Only a proportion of data are kept.

[1] "The propotion of data visualised is: 0.78"
[1] "1910-01-02 UTC" "2014-05-08 UTC"

This is all the data we can find

create UFO icon map - make icon
## over all scale using 
ufo_icon = makeIcon(iconUrl = "./asset/ufo.png",
                    iconWidth = 25, iconHeight = 25)

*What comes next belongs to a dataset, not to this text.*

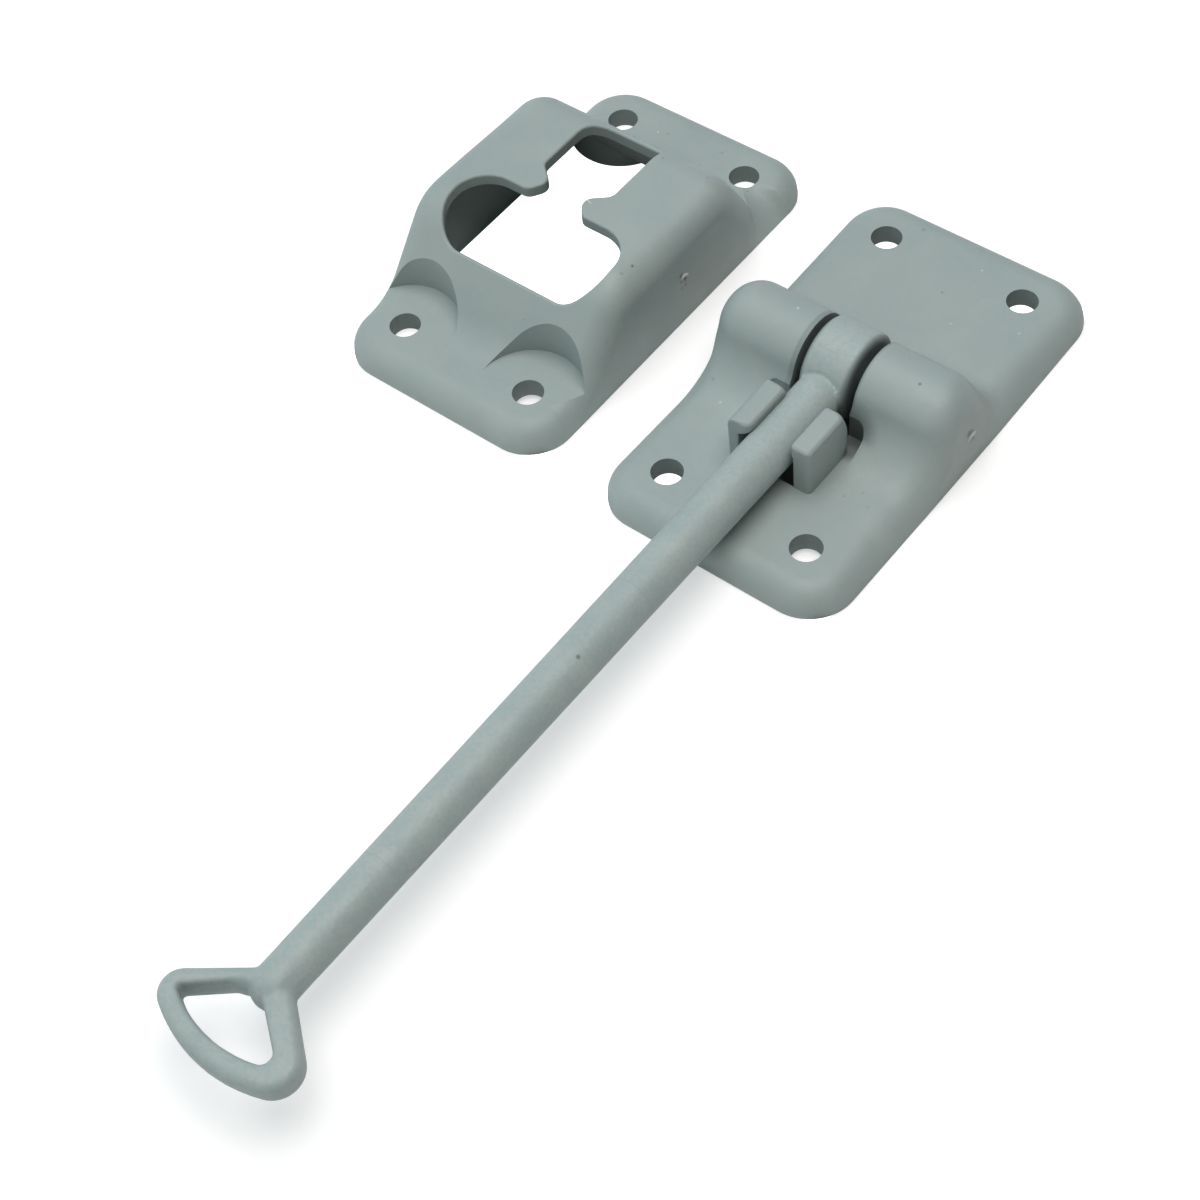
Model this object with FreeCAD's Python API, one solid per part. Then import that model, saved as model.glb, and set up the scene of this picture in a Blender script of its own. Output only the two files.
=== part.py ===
import FreeCAD, Part
import math
import os

# A two-part catch that holds a compartment door open. The holder is screwed to the body: a hollow
# moulded plate with two knuckles, between which a long arm swings, and a clip that parks the arm.
# The keeper is screwed to the door: a hollow raised plate with a keyhole. The arm's loop goes in
# through the wide part, and the rod then slides past two barbs into the slot.
# Millimetres. The origin is the middle of the holder's mounting face, +Z points away from the wall,
# X lies along the hinge and the parked arm points to -Y.

# Both plates
flange_height = 4.7         # from the wall to the flat top of a flange
corner_radius = 7.9         # corners of a plate, seen from above
edge_round = 4.4            # soft rounding all round the upper edge
screw_radius = 2.65
boss_wall = 2.0             # wall of the tube that carries a screw
boss_short = 1.0            # the tube stops this far from the wall plane
core_depth = 1.0            # how far the hollow's cutter reaches below the wall plane

# Keeper
keeper_x = -55.0            # centre of the keeper, beside the holder
keeper_y = -0.4
keeper_width = 44.2
keeper_length = 77.3
keeper_height = 19.2        # from the wall to the flat top
keeper_wall = 2.1
keeper_pitch_x = 26.5       # screw holes
keeper_pitch_y = 59.5
keeper_near_edge = -14.4    # where the near slope would meet the top, unrounded
keeper_near_slope = 50.0    # degrees from the wall
keeper_near_top_round = 9.9
keeper_near_foot_round = 8.8
keeper_far_edge = 16.0
keeper_far_slope = 59.0
keeper_far_top_round = 6.4
keeper_far_foot_round = 7.0
keeper_near_side_round = 4.6    # the rounding grows along the sides of the raised middle
keeper_far_side_round = 5.5     # at the far end of the top
keeper_far_corner_round = 9.0   # and at the foot of the far slope
near_pocket_radius = 9.2    # room for a screw head and driver, cut into the slopes
far_pocket_radius = 8.4
pocket_wall = 1.3
rim_round = 0.45            # rounding of the keyhole's upper rim
slot_half = 7.1             # keyhole: half the width of the slot
slot_end = 15.4
slot_round = 4.4            # the slot's left far corner
slot_sharp_round = 0.5      # the slot's right far corner
barb_start = 2.1            # where the slot narrows to its barbs
barb_tip_y = -1.0
barb_left_reach = 2.9       # how far each barb stands into the slot
barb_right_reach = 3.2
barb_root = 1.4             # width of a barb's root on the wide part's edge
barb_round = 1.9
wide_left = 16.0            # keyhole: the part that takes the loop
wide_right = 16.9
wide_far = -4.3
wide_near = -18.0
wide_round = 6.2

# Holder
holder_width = 44.9
holder_length = 80.0
holder_wall = 2.4
holder_pitch_x = 26.4
holder_pitch_y = 61.3
pivot_y = -0.9
pivot_height = 9.75         # hinge axis above the wall
knuckle_radius = 6.9
knuckle_foot_round = 9.9    # concave sweep from the plate up to the knuckles
knuckle_rear_slope = 59.0
knuckle_rear_foot_round = 4.4
knuckle_side_round = 5.5    # the plate's rounding grows to this over the knuckles
gap_half = 5.95             # half the gap between the knuckles
barrel_room = 0.7           # room round the barrel where it dips through the plate
saddle_width = 2.2          # the gap's side walls carry the arm's trunnions
trunnion_gap = 0.1
relief_half = 9.55          # pocket round the clip's rear end
relief_rear = -8.6
relief_front = -16.6
relief_round = 1.9
relief_wall = 1.6

# Clip
finger_front = -22.0
finger_rear = -10.7
finger_left_outer = 7.2     # outer face of each finger, from the middle
finger_right_outer = 7.85
finger_left_room = 1.1      # between the rod and each finger's stem
finger_right_room = 0.75
finger_top = 9.6            # above the flange
finger_nose_height = 2.3    # from the finger's top down to the nose's underside
finger_nose_slope = 0.6
finger_nose_round = 0.7
finger_nose_gap = 0.1       # a nose clears the rod by this much as the arm swings out
finger_edge_round = 0.4
finger_left_round = 1.0     # along the top of the outer face
finger_right_round = 0.6
finger_front_round = 0.9    # upright edges
finger_rear_round = 1.9
finger_lean = 1.6           # the rear end leans forward by this much towards its top
finger_lean_height = 5.0
finger_lean_round = 5.0
finger_top_round = 1.9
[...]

## a javascript function which creates clusters
clus_func_js = function() {
  JS("  
    function(cluster) {  
       return new L.DivIcon({  
         html: '<div style=\"background-color:rgba(77,77,77,0.05)\"><span>' + cluster.getChildCount() + '</div><span>',  
         className: 'marker-cluster'  
       });  
       }")
}

addUFOMarker = function(x) {
  addMarkers(
    x,
    # ~longitude, ~latitude,
    icon = ufo_icon,  
    clusterOptions = markerClusterOptions(  
      iconCreateFunction = clus_func_js()
    ),  
    label = ~ label,
    popup = ~comments_,
  )
}
create UFO icon map - heatmap
## access polygon data
country_polygons = spData::world |> 
  filter(iso_a2 %in% c("GB","US","CA"))

## make grid on top of the layer
mesh=sf::st_make_grid(
     country_polygons
    ,cellsize = c(0.5,0.5)
    ,square = T
  )
## intersect points 
ids = st_intersects(mesh,ufo_points)
which_non_zeros = which(lengths(ids) != 0)
pixels =st_as_sf(x=mesh[which_non_zeros])
pixels$n = lengths(ids)[which_non_zeros]
create UFO icon map - the map
## leaflet color palete
pal <- colorNumeric(
  palette = "PuBu",
  domain = pixels$n)

## use base layer of map
## set view to USA
uk_lon <- -95.71 #W
uk_lat <- 37.09 #N
base_map = ufo_points |> 
  mutate(
     label = paste(city,state,country,shape)
    ,comments_ = paste0(datetime,": ", comments)
  ) |> 
  leaflet()  |> 
  setView(lng = uk_lon, lat = uk_lat, zoom =4) |> 
  addProviderTiles(providers$CartoDB.Positron)

## map
base_map |> 
  addPolygons(data=pixels,stroke=F,fillColor = ~pal(pixels$n), fillOpacity = 0.8) |> 
  addUFOMarker()## leaflet color palete

If you explore this map, you will find there are barely any record (or at least on this map) on UK. The majority of sighting concentrate on US. There are also duplicated sightings…

Clustered Perhaps many people were spotting the same event.